Real Estate Investment Trusts (REITs)
REITs offer passive real estate investing examples for those who want property exposure without direct ownership. These companies own and operate income-producing real estate, and investors buy shares like stocks.
Types of REITs
Several categories exist:
- Equity REITs: Own physical properties and earn rental income
- Mortgage REITs: Invest in property loans and earn interest
- Hybrid REITs: Combine both strategies
Publicly traded REITs appear on major stock exchanges. An investor can buy shares of a shopping mall REIT for under $50 and instantly own a piece of properties worth billions.
Why Investors Choose REITs
REITs provide distinct advantages as real estate investing examples:
Low barrier to entry: Investors can start with as little as $10 through some brokerage platforms. Compare that to the $50,000+ needed for a rental property down payment.
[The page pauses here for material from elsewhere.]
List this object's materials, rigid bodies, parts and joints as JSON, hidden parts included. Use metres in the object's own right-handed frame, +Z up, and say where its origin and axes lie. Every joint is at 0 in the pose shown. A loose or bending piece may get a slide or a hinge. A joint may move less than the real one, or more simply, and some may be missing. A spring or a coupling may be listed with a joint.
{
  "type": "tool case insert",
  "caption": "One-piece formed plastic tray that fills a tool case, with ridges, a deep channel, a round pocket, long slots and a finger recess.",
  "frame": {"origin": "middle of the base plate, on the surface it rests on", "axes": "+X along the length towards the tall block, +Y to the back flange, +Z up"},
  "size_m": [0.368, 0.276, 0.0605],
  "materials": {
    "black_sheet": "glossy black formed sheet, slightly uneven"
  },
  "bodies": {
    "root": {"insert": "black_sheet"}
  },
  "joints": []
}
Liquidity: Shares sell in seconds during market hours. Selling physical property takes months.
Diversification: A single REIT might own 200+ properties across multiple states. Individual investors rarely achieve this spread.
Required dividends: REITs must distribute at least 90% of taxable income to shareholders. This creates reliable income streams, with many REITs yielding 4-8% annually.
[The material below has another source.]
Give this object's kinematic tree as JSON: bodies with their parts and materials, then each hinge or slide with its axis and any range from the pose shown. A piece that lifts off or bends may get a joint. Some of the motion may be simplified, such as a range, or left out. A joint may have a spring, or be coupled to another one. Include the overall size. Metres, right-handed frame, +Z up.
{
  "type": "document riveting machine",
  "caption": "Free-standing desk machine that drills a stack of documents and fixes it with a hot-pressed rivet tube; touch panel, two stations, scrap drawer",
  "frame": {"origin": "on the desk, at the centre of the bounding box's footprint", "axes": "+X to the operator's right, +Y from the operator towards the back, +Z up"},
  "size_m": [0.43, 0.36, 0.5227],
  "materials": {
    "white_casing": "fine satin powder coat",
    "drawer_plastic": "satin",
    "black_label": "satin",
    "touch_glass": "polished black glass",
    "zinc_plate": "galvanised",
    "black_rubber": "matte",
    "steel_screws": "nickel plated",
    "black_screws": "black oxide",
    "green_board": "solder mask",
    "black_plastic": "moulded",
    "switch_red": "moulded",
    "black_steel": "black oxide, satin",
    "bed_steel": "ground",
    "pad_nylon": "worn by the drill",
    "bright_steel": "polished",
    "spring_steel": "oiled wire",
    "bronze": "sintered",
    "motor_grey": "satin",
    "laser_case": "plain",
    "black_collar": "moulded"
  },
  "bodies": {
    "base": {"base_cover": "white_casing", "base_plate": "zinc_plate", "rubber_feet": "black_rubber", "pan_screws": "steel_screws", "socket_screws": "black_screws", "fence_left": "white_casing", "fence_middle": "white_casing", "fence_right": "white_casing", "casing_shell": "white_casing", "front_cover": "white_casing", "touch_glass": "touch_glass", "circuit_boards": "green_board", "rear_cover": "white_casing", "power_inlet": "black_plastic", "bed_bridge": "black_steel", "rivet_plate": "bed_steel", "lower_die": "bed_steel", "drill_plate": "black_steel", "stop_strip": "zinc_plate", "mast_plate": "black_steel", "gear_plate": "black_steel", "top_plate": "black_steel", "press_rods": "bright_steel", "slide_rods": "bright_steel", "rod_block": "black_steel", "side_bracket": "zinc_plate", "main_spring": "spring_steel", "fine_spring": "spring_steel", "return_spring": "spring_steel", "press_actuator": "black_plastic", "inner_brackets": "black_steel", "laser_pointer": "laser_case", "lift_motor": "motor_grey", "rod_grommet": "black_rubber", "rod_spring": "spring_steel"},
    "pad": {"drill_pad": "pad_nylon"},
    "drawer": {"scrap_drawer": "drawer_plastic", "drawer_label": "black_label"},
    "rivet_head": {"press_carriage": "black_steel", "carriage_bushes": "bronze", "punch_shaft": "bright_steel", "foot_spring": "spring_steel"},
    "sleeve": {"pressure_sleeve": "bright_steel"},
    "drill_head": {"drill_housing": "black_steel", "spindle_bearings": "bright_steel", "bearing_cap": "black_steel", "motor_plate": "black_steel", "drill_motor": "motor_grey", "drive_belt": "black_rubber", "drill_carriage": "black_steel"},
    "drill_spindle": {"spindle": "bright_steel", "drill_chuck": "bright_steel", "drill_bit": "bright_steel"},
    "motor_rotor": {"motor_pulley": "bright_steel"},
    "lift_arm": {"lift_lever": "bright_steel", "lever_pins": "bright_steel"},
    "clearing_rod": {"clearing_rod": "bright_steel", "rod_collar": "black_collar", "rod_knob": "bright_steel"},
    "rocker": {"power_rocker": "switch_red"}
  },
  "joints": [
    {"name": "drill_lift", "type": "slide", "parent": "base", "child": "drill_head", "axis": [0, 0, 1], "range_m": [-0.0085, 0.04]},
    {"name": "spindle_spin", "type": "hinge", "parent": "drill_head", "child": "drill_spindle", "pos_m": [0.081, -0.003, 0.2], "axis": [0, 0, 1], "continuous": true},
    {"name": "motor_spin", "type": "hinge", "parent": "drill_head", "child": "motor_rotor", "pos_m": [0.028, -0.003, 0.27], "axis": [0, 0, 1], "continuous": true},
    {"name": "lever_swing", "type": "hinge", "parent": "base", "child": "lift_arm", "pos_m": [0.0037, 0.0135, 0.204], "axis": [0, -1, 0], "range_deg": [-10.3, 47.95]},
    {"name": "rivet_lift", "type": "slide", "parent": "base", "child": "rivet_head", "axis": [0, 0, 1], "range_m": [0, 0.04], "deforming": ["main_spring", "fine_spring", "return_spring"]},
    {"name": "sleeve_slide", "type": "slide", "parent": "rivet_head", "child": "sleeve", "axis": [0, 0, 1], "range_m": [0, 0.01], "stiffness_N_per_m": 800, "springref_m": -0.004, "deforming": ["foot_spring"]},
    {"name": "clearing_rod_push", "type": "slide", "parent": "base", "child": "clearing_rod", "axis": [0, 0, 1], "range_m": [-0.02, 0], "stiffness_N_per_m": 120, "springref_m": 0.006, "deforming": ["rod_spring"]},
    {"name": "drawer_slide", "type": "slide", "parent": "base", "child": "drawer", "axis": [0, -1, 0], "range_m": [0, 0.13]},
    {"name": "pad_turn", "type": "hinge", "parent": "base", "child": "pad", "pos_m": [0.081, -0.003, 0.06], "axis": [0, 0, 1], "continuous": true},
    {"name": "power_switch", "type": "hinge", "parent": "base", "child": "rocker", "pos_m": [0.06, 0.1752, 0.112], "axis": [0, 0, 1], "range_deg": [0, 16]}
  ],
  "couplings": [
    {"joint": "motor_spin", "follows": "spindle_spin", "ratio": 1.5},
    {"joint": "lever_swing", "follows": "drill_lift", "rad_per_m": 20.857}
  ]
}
For example, Realty Income Corporation, a popular retail REIT, has paid monthly dividends for over 50 years. An investor with $10,000 in shares might receive roughly $50 monthly in passive income.
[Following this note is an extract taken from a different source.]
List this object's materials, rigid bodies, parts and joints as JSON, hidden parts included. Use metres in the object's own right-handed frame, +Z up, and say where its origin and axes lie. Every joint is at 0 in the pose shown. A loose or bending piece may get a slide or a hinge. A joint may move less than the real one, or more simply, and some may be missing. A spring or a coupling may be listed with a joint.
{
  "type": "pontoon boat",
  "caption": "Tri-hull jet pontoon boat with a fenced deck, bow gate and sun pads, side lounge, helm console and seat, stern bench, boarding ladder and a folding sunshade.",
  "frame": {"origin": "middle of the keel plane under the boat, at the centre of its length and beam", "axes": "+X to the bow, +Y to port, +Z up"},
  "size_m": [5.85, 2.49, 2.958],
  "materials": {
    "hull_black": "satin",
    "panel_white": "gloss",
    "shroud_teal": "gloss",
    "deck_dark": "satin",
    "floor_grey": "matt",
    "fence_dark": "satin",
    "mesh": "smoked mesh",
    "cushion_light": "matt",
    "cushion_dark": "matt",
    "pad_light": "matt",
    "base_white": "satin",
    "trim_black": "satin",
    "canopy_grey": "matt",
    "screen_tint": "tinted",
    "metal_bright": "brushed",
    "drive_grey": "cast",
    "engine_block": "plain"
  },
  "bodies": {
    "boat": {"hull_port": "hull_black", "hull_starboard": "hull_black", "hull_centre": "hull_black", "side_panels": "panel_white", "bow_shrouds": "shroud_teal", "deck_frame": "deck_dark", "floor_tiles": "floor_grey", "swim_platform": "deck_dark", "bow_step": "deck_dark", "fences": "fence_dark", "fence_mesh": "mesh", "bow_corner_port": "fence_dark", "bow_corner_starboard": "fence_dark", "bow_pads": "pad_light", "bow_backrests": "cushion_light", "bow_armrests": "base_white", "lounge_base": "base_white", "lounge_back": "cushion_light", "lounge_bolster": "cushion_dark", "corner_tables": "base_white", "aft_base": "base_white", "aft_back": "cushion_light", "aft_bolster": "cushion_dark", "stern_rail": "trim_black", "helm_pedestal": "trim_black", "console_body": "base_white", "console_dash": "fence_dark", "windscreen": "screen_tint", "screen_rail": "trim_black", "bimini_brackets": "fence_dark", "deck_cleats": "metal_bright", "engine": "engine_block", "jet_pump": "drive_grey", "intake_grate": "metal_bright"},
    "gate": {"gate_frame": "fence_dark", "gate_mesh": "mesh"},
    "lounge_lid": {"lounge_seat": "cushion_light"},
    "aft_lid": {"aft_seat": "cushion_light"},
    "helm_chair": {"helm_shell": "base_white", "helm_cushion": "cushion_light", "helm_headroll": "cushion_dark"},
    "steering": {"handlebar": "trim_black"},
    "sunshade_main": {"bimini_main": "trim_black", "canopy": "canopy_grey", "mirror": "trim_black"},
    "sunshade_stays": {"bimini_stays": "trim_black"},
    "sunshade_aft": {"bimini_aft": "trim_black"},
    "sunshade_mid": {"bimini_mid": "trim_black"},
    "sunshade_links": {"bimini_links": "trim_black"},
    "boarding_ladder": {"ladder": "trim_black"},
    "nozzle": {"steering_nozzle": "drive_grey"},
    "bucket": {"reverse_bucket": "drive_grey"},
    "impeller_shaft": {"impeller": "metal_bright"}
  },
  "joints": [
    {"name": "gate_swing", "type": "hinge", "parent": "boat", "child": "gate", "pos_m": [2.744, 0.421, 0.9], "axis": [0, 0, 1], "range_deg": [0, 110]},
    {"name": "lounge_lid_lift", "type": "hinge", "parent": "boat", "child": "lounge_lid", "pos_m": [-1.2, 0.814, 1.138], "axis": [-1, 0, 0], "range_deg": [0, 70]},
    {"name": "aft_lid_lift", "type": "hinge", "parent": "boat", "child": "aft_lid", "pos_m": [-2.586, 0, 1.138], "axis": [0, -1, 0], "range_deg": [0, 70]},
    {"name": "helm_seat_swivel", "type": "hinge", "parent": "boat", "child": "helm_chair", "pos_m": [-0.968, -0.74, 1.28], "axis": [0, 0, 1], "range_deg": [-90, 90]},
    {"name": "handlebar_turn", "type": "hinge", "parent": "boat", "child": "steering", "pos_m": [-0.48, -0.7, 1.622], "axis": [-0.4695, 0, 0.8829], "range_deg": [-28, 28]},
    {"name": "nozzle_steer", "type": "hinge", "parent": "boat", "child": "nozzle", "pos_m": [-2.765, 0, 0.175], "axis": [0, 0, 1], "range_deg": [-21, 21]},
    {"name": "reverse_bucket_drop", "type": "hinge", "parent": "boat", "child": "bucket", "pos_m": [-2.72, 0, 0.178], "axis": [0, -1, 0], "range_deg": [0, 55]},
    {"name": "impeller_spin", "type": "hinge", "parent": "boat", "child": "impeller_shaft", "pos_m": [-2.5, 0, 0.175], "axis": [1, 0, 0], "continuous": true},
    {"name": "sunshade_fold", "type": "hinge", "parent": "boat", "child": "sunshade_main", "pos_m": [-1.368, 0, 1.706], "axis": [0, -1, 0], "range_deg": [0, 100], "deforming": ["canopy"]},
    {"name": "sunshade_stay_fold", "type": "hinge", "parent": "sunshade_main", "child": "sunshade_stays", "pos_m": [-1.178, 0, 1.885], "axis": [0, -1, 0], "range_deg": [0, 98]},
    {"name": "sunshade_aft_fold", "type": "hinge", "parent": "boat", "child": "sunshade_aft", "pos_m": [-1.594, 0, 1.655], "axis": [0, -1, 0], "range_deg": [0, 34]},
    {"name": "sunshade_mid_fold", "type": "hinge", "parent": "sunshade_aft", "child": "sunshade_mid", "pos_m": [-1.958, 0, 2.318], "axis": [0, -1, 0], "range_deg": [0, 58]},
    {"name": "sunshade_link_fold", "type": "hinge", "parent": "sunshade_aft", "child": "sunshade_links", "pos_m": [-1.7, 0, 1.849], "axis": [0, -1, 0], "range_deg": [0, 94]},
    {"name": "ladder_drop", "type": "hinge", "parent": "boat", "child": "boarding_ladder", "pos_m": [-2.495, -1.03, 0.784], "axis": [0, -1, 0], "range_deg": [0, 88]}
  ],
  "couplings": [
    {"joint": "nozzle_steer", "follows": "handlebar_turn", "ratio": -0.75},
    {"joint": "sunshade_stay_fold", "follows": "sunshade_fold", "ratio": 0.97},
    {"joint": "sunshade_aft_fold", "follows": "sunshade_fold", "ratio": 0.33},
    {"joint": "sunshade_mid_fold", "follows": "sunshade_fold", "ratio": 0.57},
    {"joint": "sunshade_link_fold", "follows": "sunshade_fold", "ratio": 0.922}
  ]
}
This real estate investing example works well for retirement accounts and investors seeking hands-off exposure to property markets.
Commercial Real Estate Investments
Commercial real estate investments involve properties used for business purposes. This category includes office buildings, retail centers, warehouses, and industrial facilities.
Investment Approaches
Investors access commercial real estate through several methods:
Direct ownership: Wealthy investors or partnerships buy properties outright. A small strip mall might cost $2-5 million, requiring substantial capital and experience.
Syndications: Sponsors pool money from multiple investors to purchase larger assets. Minimum investments typically range from $25,000 to $100,000.
Crowdfunding platforms: Online portals let investors participate in commercial deals with minimums as low as $500.
Commercial vs. Residential
Commercial properties differ from residential real estate investing examples in important ways:
- Lease terms: Commercial tenants sign 5-10 year leases versus 1-year residential agreements
- Triple net leases: Tenants often pay taxes, insurance, and maintenance, reducing owner expenses
- Valuation methods: Commercial properties are valued based on income, not comparable sales
- Higher returns: Cap rates typically run 6-10% compared to 4-6% for residential
A warehouse investor might purchase a $1 million property with a 7% cap rate, generating $70,000 annually in net operating income. With proper financing, cash-on-cash returns can exceed 12%.
Risk Factors
Commercial investments carry unique risks. Losing a major tenant can eliminate income for months or years. Economic downturns hit office and retail properties hard, as seen during recent years. Industrial and warehouse spaces have shown more stability due to e-commerce growth.
This real estate investing example suits experienced investors with larger capital reserves and longer investment horizons.